Pythagore, Platon et Aristoxène
2 500 ans après les découvertes de Ling Louen, la Grèce avait elle aussi développé une pratique musicale, rituelle et profane. Les troubadours de l’époque, les aèdes, racontaient des histoires et chantaient des chansons en s’accompagnant à la cithare dont le nombre de cordes était passé de quatre, lors de sa création par le dieu Hermès, à sept et même parfois au-delà. Chaque corde portait un nom correspondant non à un son comme aujourd’hui, mais à sa position (par exemple, la corde jouée avec l’index s’appelait le lichanos, nom grec de ce doigt, celle du milieu la mèse) et ne correspondait pas forcément à un son bien défini. Les musiciens accordaient leur cithare selon leur goût, leur aptitude et les coutumes de leur région, tout en respectant les consonnances naturelles remarquables découvertes par leurs prédécesseurs (nos quintes et octaves).
On raconte qu’un jour, le savant Pythagore aurait été par hasard le témoin d’une scène qui deviendra célèbre et aura d’incroyables conséquences pour l’évolution de la théorie et de la pratique musicales jusqu’à nos jours : passant près d’une forge, il remarqua que le bruit des marteaux sur les enclumes produisait des sons aussi harmonieux que les cithares des aèdes. Après avoir découvert que ces harmonies n’étaient pas dues à un talent particulier des forgerons mais au poids des marteaux, il prolongea son expérience sur une corde tendue avec un chevalet mobile et découvrit, que les consonnances plaisantes des aèdes correspondaient à des rapports mathématiques particuliers : 1, 3/4, 2/3 et ½. Pour parler avec nos termes d’aujourd’hui, si la longueur maximum de la corde, ou le poids du marteau le plus grave, donne la note que nous appelons Do, une longueur ou un poids plus petit d’un quart donnera la note Fa, une diminution d’un tiers donnera Sol et la moitié donnera un Do à l’octave supérieure. La perfection logique de la suite de ces proportions correspondant exactement aux consonnances qu’appréciaient les amateurs de musique prouvait de façon éclatante son origine divine et allait donner du grain à moudre aux successeurs de Pythagore.
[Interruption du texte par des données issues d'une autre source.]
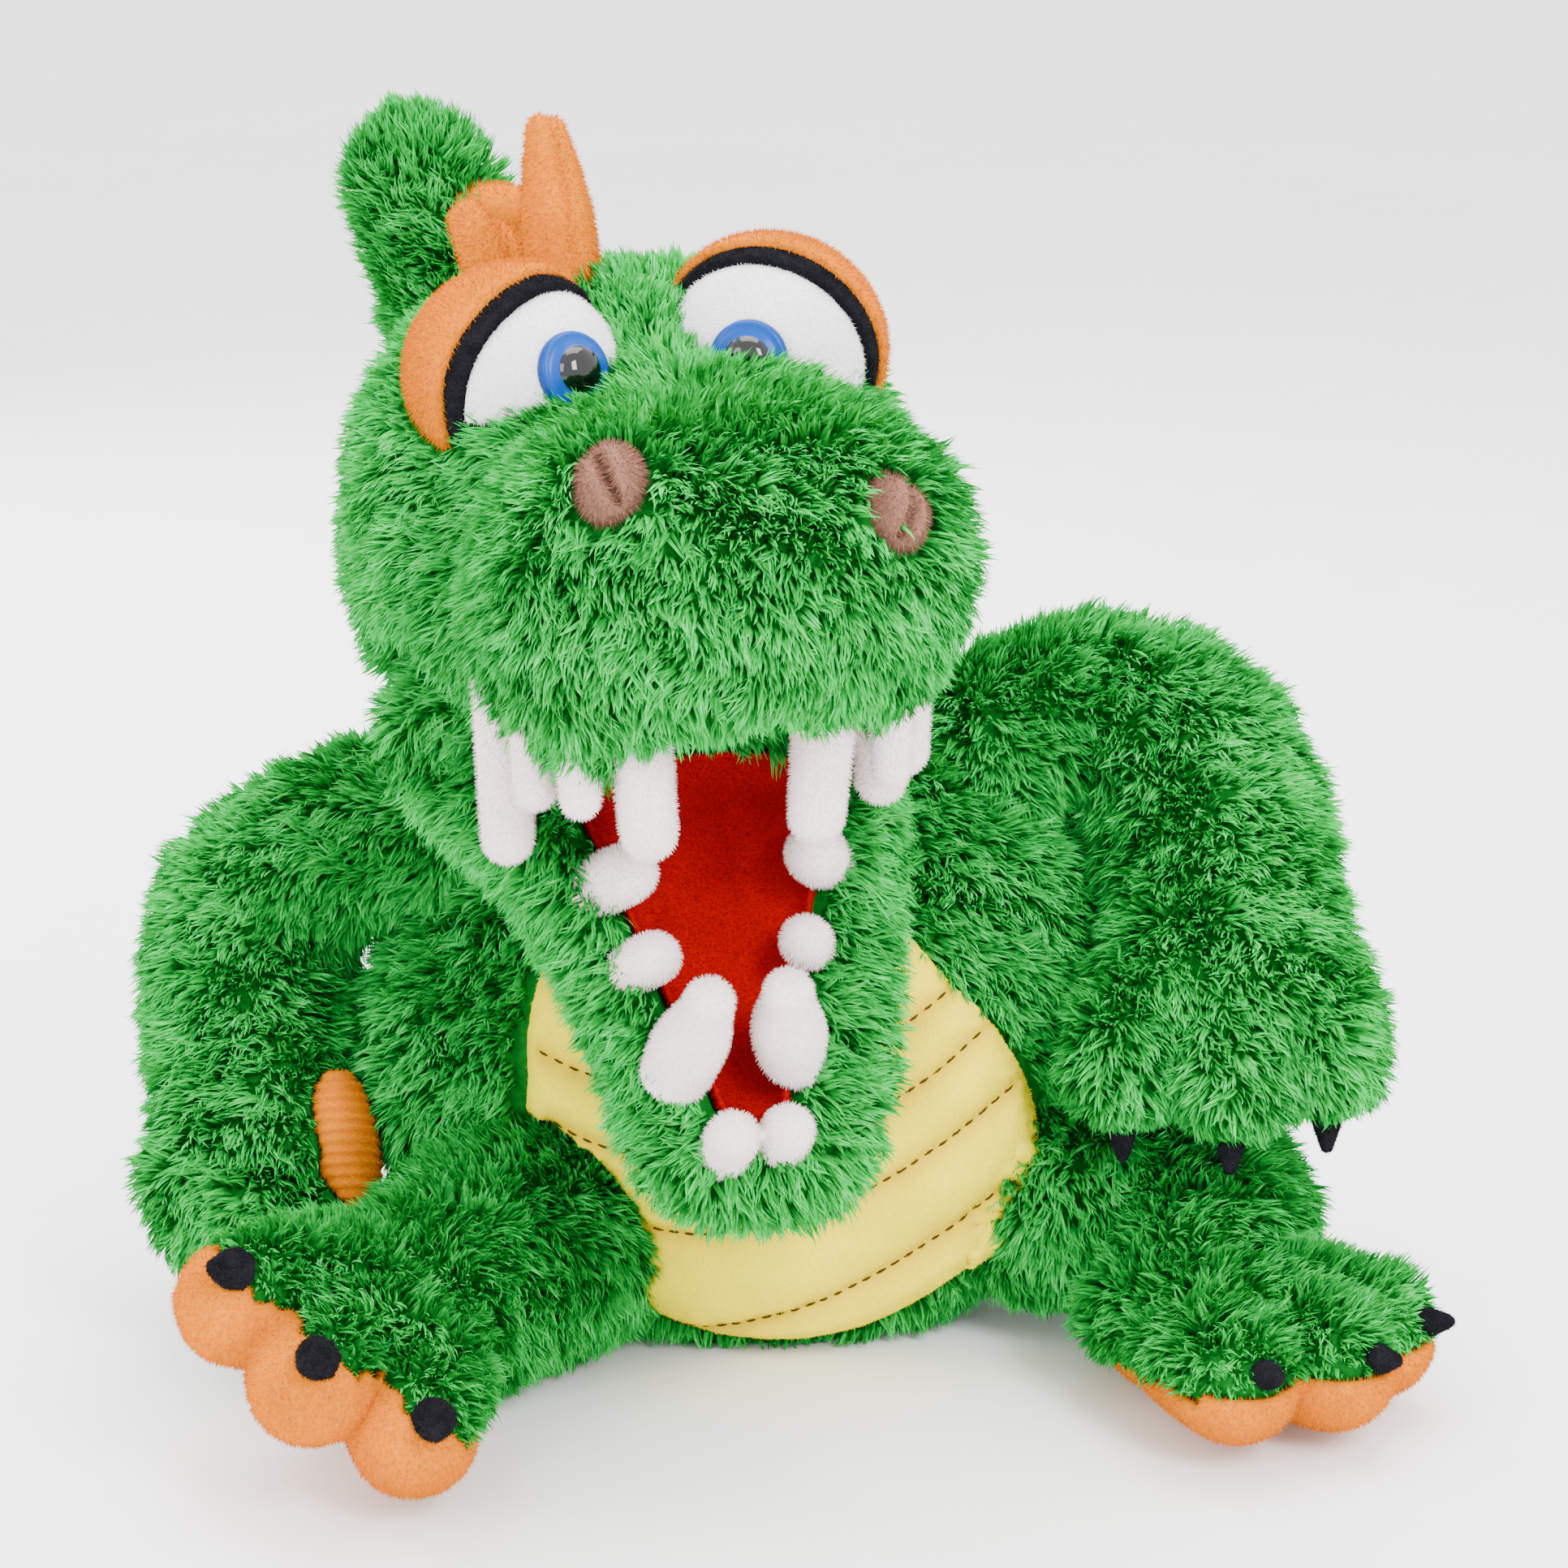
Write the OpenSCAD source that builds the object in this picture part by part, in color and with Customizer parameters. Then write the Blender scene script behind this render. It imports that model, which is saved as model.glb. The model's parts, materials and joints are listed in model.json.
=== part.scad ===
// Stuffed dinosaur, seated, with a wide open mouth.
// Millimetres. +Z is up, the toy faces -Y, +X is the viewer's right.
// The origin is the middle of the flat seat that it rests on.

/* [Torso] */
// Half width of the torso at its fullest
torso_half_w = 106; // [102:1:108]
// Half depth of the torso at its fullest
torso_half_d = 80; // [77:1:82]
// Thickness of the quilted belly panel
belly_pad = 4; // [3:0.5:5]

/* [Head] */
// Turn of the head towards the viewer's right, in degrees
head_turn = 18; // [14:1:20]
// Tilt of the crown towards the viewer's left, in degrees
head_tilt = 1; // [0:1:3]
// Half width of the head across the cheeks
head_half_w = 80; // [77:1:81]
// Radius of the stuffed eyeballs
eyeball_r = 28.5; // [27.5:0.5:29]
// Diameter of the plastic safety eyes
eye_d = 22; // [20:1:24]

/* [Jaw] */
// How far the lower jaw hangs open, in degrees below the palate
jaw_open = 60; // [57:1:61]
// Half width of the jaw at the cheeks
jaw_half_w = 80; // [76:1:81]
// Length of the big lower fangs
fang_len = 40; // [34:1:42]

/* [Limbs] */
// Radius of the arms at the shoulder
arm_r = 29; // [27:1:30]
// Radius of the legs at the hip
leg_r = 36; // [34:1:37]
// Radius of the tail at its root
tail_r = 37; // [34:1:38]
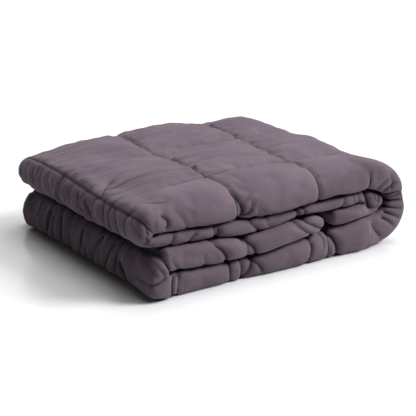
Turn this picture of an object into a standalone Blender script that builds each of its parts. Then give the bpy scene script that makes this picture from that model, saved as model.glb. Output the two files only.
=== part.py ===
# A quilted weighted blanket lying in a folded pile: in three across its width, then in four along its length.
# The quilt is one filled body. Its section runs back and forth along X, and is swept along Y between a rolled
# front edge and a rolled back edge. Metres, +Z up, the origin under the middle of the pile.

import math
from collections import namedtuple

import bmesh
import bpy
import numpy as np
from mathutils import Vector

MM = 0.001

# The pile, in millimetres: X from its left end, Y from its front edge, Z from the surface it lies on
PILE_DEPTH = 416.0
LAYER_GAP = 2.0

# The turns at the left end: where the gap inside each one stops, and the outer end and the sag of the low one
LEFT_TURN_TOP = 26.0
LEFT_TURN_LOW = 44.0
LOW_FOLD_END = 7.0
LOW_FOLD_SAG = 14.0

# The turns at the right end, one inside the other, round one centre
RIGHT_TURN = 390.0
RIGHT_TURN_HEIGHT = 69.0
INNER_FOLD_REACH = 42.0
WRAP_REACH = 88.0

# The quilt's two ends, which nearly meet in the third layer, and the share of its thickness left at a tip
START_TIP = 312.0
FINISH_TIP = 324.0
TIP_ROUND = 16.0
TIP_THIN = 0.3

# Fullness of each turn's upper and lower half: 2 is an ellipse, more is squarer
LOW_FULLNESS = (2.1, 3.0)
TOP_FULLNESS = (2.0, 2.4)
WRAP_FULLNESS = (1.9, 2.4)

# Heights of the pile's top and of the three gaps between its four layers, a row for each place along X
Level = namedtuple("Level", "x top gap12 gap23 gap34")
LEVELS = (
    Level(x=0, top=121, gap12=88, gap23=70, gap34=35),
    Level(x=45, top=129, gap12=89, gap23=69, gap34=35),
    Level(x=110, top=134, gap12=87, gap23=66, gap34=33),
    Level(x=180, top=137, gap12=86, gap23=63, gap34=31),
    Level(x=270, top=138, gap12=86, gap23=70, gap34=41),
    Level(x=340, top=138, gap12=89, gap23=70, gap34=45),
    Level(x=390, top=135, gap12=90, gap23=69, gap34=48),
)

# The stretches of the folded quilt from its start to its finish. Face A of the quilt is the upper side of the
# third layer and of the top, the outer side of both left turns and of the wrap, and the lower side elsewhere.
# Columns: how far the front edge is set back, how far its rounding reaches in on face A and on face B, how
# far the nose of the roll sits towards face A, how many times longer the rounding is at the back, and how
# deep the sewn lines sink into each face
Stretch = namedtuple("Stretch", "set_back round_a round_b nose back sink_a sink_b")
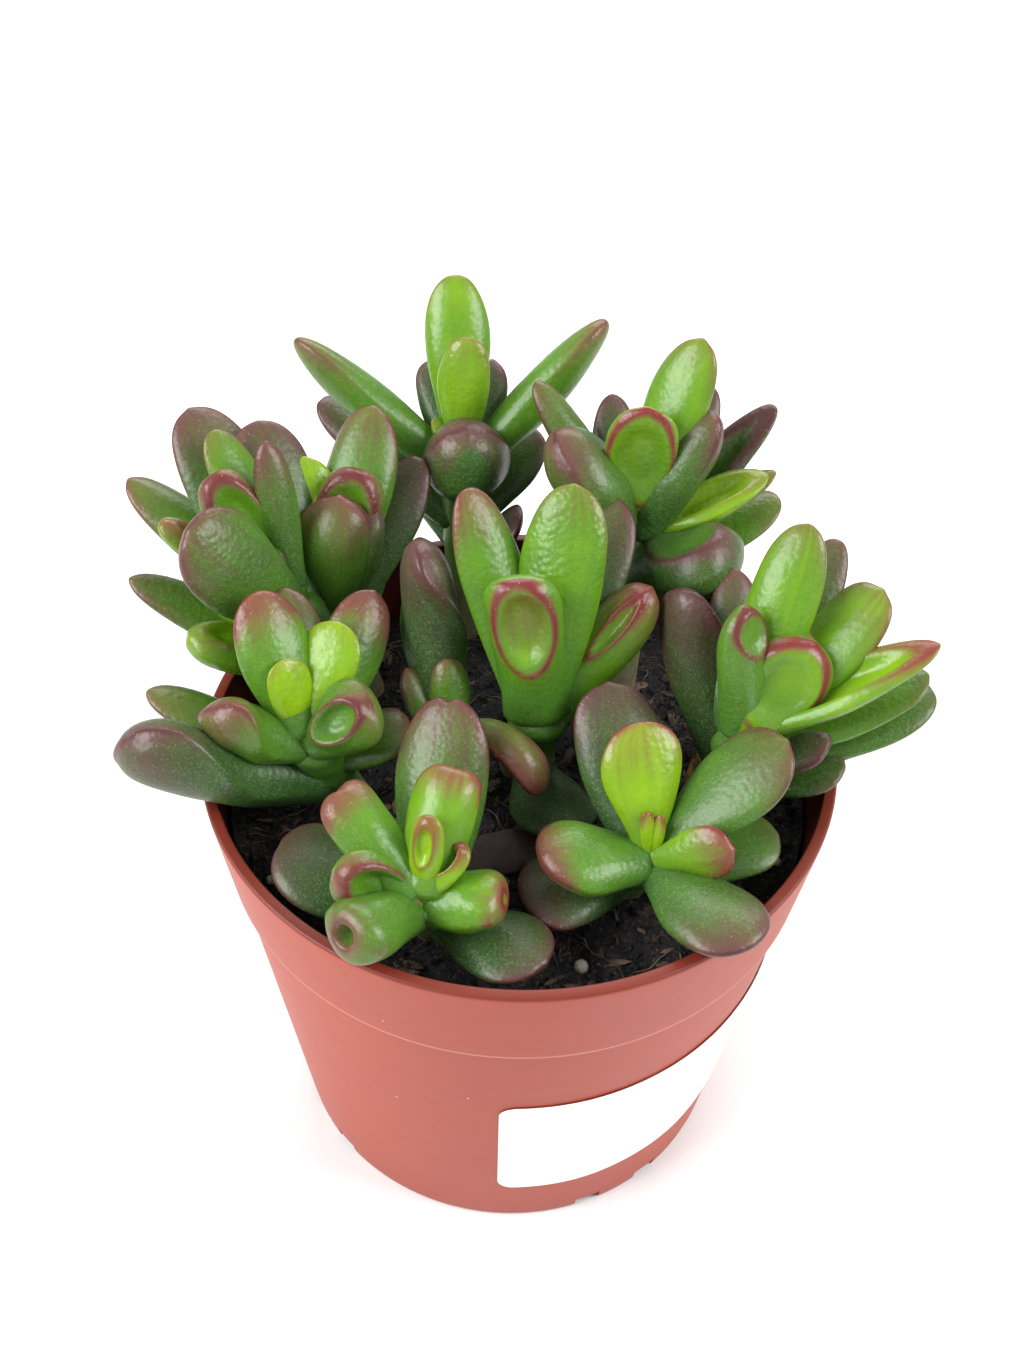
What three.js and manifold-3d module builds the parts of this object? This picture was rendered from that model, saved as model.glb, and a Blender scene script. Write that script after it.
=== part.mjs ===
// Hobbit jade, a small succulent with plump spoon and trumpet leaves, in a terracotta-coloured
// plastic nursery pot. Millimetres, +Z up, the pot stands on z = 0 with its axis on the z axis,
// and -Y is the front. Turns are degrees round the z axis, 0 towards +X and 90 towards the back.

import * as THREE from "three";
import { mergeVertices } from "three/addons/utils/BufferGeometryUtils.js";
import Module from "manifold-3d";

const wasm = await Module();
wasm.setup();

// Pot: a 4 inch nursery pot, 3 1/4 inches tall, with a plain band under its rim.
const POT_HEIGHT = 82.6;
const RIM_RADIUS = 50.8;
const BAND_RADIUS = 47.9;
const BAND_BOTTOM = 63.8;
const BAND_STEP = 0.8;
const FOOT_RADIUS = 37.8;
const FOOT_ROUND = 0.9;
const WALL = 1.5;
const FLOOR = 1.8;
const RIM_FLAT = 1.2;
const RIM_ROUND = 0.5;
const POT_SIDES = 40;

// Drain notches: four pairs in the corner between the wall and the floor.
const NOTCH_PAIRS = [-58, 32, 122, 212];
const NOTCH_APART = 18;
const NOTCH_WIDE = 4.6;
const NOTCH_TALL = 2.8;
const NOTCH_DEEP = 3.4;

// Label: plain white paper, 2 1/4 by 1 1/4 inches, stuck round the front right of the pot.
const LABEL_WIDE = 57;
const LABEL_TALL = 32;
const LABEL_CORNER = 3;
const LABEL_THICK = 0.6;
const LABEL_MIDDLE_Z = 30;
const LABEL_MIDDLE_TURN = 37;
const LABEL_TILT = 2.5;

// Soil: fills the pot up to a rough, slightly heaped top.
const SOIL_TOP = 71;
const SOIL_HEAP = 1.2;
const SOIL_LUMPS = [0.45, 0.35];
const SOIL_RINGS = [39, 30, 20, 10];
const ROOT_DEPTH = 11;

// Each stem's radius over its stated one, at its root, at six tenths of its height and at its tip.
const STEM_TAPER = [1.05, 0.95, 0.7];

// Touching pieces keep this gap.
const GAP = 0.3;

const LEAF_SIDES = 8;
const SMALL_LEAF_SIDES = 6;
const STEM_SIDES = 8;

// A leaf is a stalkless paddle: a rounded wall from its base to its rim, a narrow rim, and a face
// on the upper side that bulges or dishes. Shares are of the leaf's length or width.
//   thick  greatest thickness over greatest width      face   where the face starts
//   dish   depth of the face, negative when it bulges   rim    radius of the rounded rim
//   neck   width at the base                            peak   where the leaf is widest
//   endWide, endThick  width and thickness left at the tip
//   blunt  over 1 squares off the tip                   keel   how far the sides fold up
const FORMS = {
  spoon: {
    thick: 0.52, face: 0.1, dish: -1.3, rim: 0.5, neck: 0.34,
    peak: 0.68, endWide: 0.74, endThick: 0.45, blunt: 1.3, keel: 0,
  },
  tongue: {
    thick: 0.66, face: 0.12, dish: -1.4, rim: 0.55, neck: 0.52,
    peak: 0.58, endWide: 0.7, endThick: 0.5, blunt: 1.4, keel: 0,
  },
  finger: {
    thick: 0.86, face: 0.4, dish: -0.8, rim: 0.8, neck: 0.66,
    peak: 0.6, endWide: 0.78, endThick: 0.62, blunt: 1.5, keel: 0,
  },
  trumpet: {
    thick: 0.92, face: 0.74, dish: 2.4, rim: 0.9, neck: 0.6,
    peak: 0.92, endWide: 1, endThick: 0.9, blunt: 1, keel: 0,
  },
  scoop: {
    thick: 0.66, face: 0.3, dish: 1.3, rim: 0.7, neck: 0.48,
    peak: 0.7, endWide: 0.82, endThick: 0.6, blunt: 1.3, keel: 0,
  },
  boat: {
    thick: 0.55, face: 0.15, dish: 0.9, rim: 0.5, neck: 0.45,
    peak: 0.55, endWide: 0.62, endThick: 0.5, blunt: 1.2, keel: 1,
  },
};

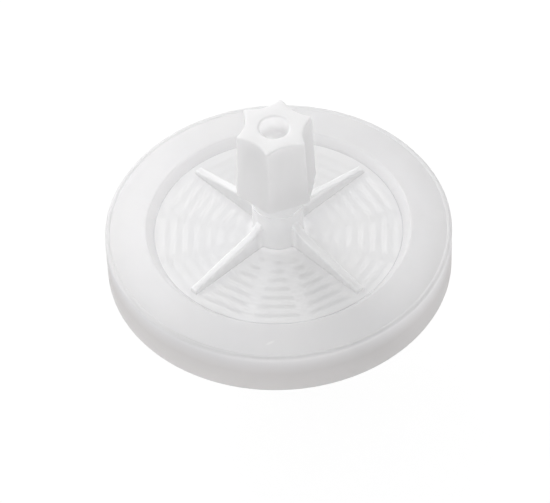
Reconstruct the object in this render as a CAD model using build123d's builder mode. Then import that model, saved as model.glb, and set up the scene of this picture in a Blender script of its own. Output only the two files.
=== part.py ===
from build123d import *
import os
from math import cos, radians, sin, tan

# In-line disc filter with a screwed tube port on each side.
# Millimetres, +Z up along the flow axis, origin at the middle of the disc.

# filter element, clamped between the two half shells
element_dia = 50.0
membrane_thickness = 0.25
screen_thickness = 0.45
element_clearance = 0.25          # between the element's edge and the weld lands

# half shell: window plate, clamp ring and weld land
plate_thickness = 1.5
plate_top = 3.45                  # height of the window's outer face above the middle
window_inset = 3.45               # the window is this much smaller in radius than the element
clamp_width = 2.7
land_width = 2.15

# support web inside each shell: twelve fields of straight bars
web_fields = 12
web_pitch = 2.03
web_bar_width = 0.95
web_edge_gap = 1.25               # from the window's edge to the middle of the outermost bars
web_inner_reach = 6.0             # no bars nearer to the axis than this
web_channel = 2.1                 # radial channels between the fields

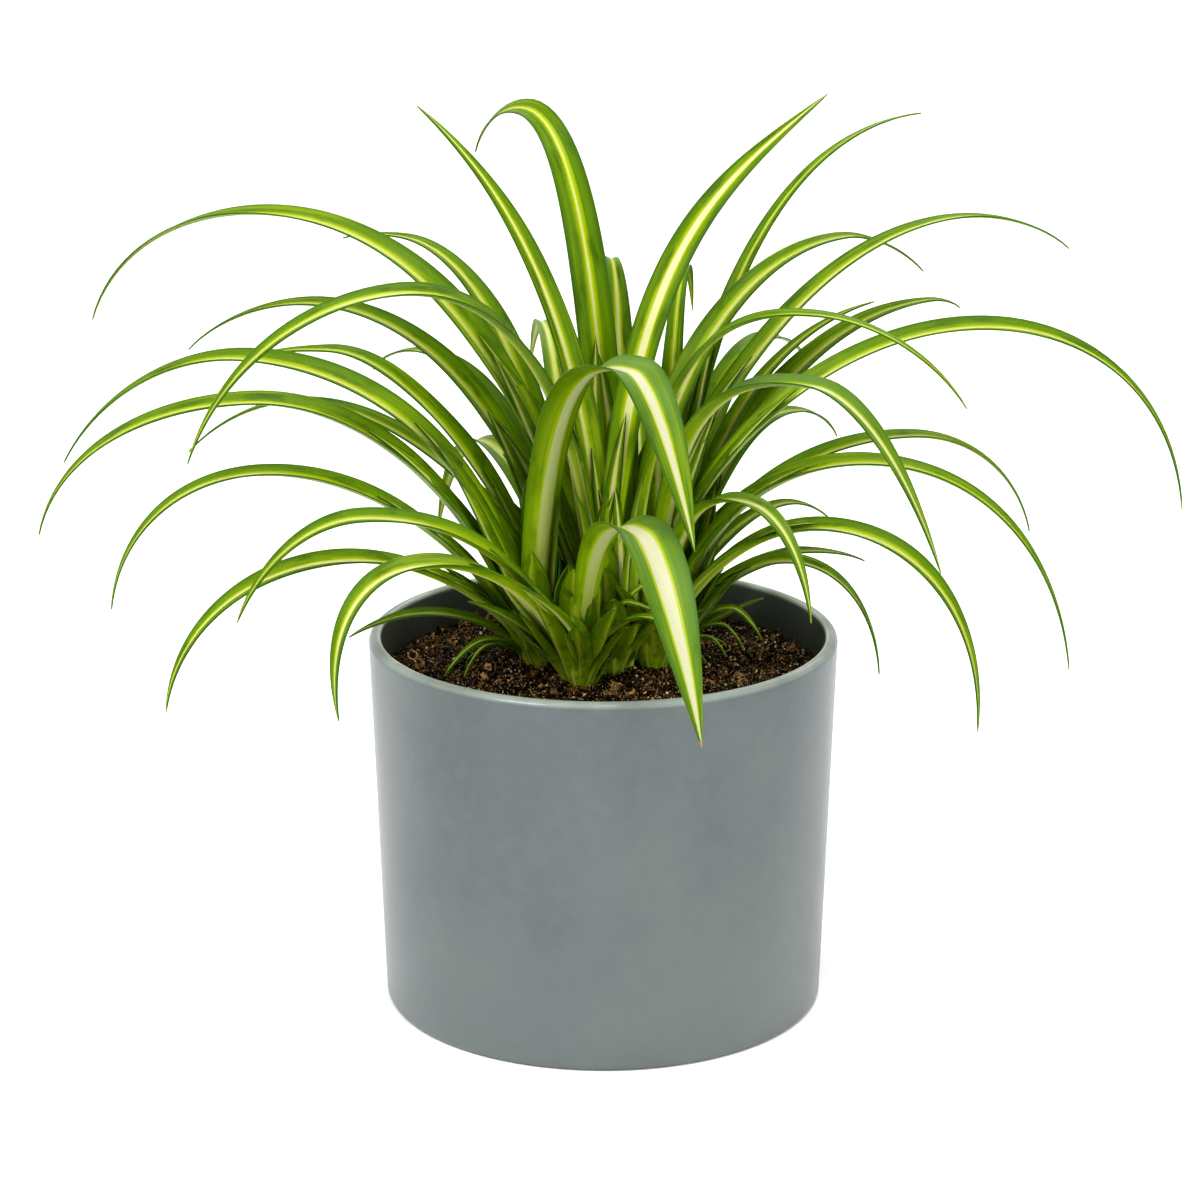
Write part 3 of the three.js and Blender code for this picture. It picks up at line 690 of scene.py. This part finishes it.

L’un des plus connus est le philosophe Platon, qui voyait dans la perfection de cette série mathématique la cause de l’influence de la musique sur la nature humaine, avec sa capacité de l’exciter pour la bataille, de la calmer pour la paix, voire même de la guérir en cas de maladie. Il était donc important que la république se soucie de la qualité de la musique produite, que seul le respect rigoureux de ces proportions magiques pouvait garantir. On raconte même que Timothée de Milet, embauché à Sparte pour enseigner la musique aux jeunes garçons, fut viré comme un malpropre pour leur avoir proposé « une musique molle et compliquée », ayant ajouté à sa cithare de nombreuses cordes incompatibles avec les « modes vigoureux et simples » en vigueur.
Mais les joueurs de cithare ou d’aulos (une sorte de hautbois) se heurtaient à des difficultés pratiques, aussi bien dans la fabrication ou l’accord de leur instrument que dans le jeu, dont ils se tiraient avec talent mais qui ne respectaient pas rigoureusement les principes théoriques des savants, et même les bafouaient parfois comme Timothée de Milet. Ils eurent pour défenseur un autre successeur de Pythagore, Aristoxène de Tarente, qui proposait que l’on laisse les musiciens jouer leur musique à leur goût plutôt que de leur imposer le respect de proportions mathématiques certes remarquables mais difficiles à contrôler dans le feu de la création artistique., et dont la rigueur mathématique n’était pas aussi indiscutable si on creusait un peu.
Comme on le verra, la suite lui a en grande partie donné raison et beaucoup considère aujourd’hui Aristoxène comme un véritable précurseur de la musique moderne.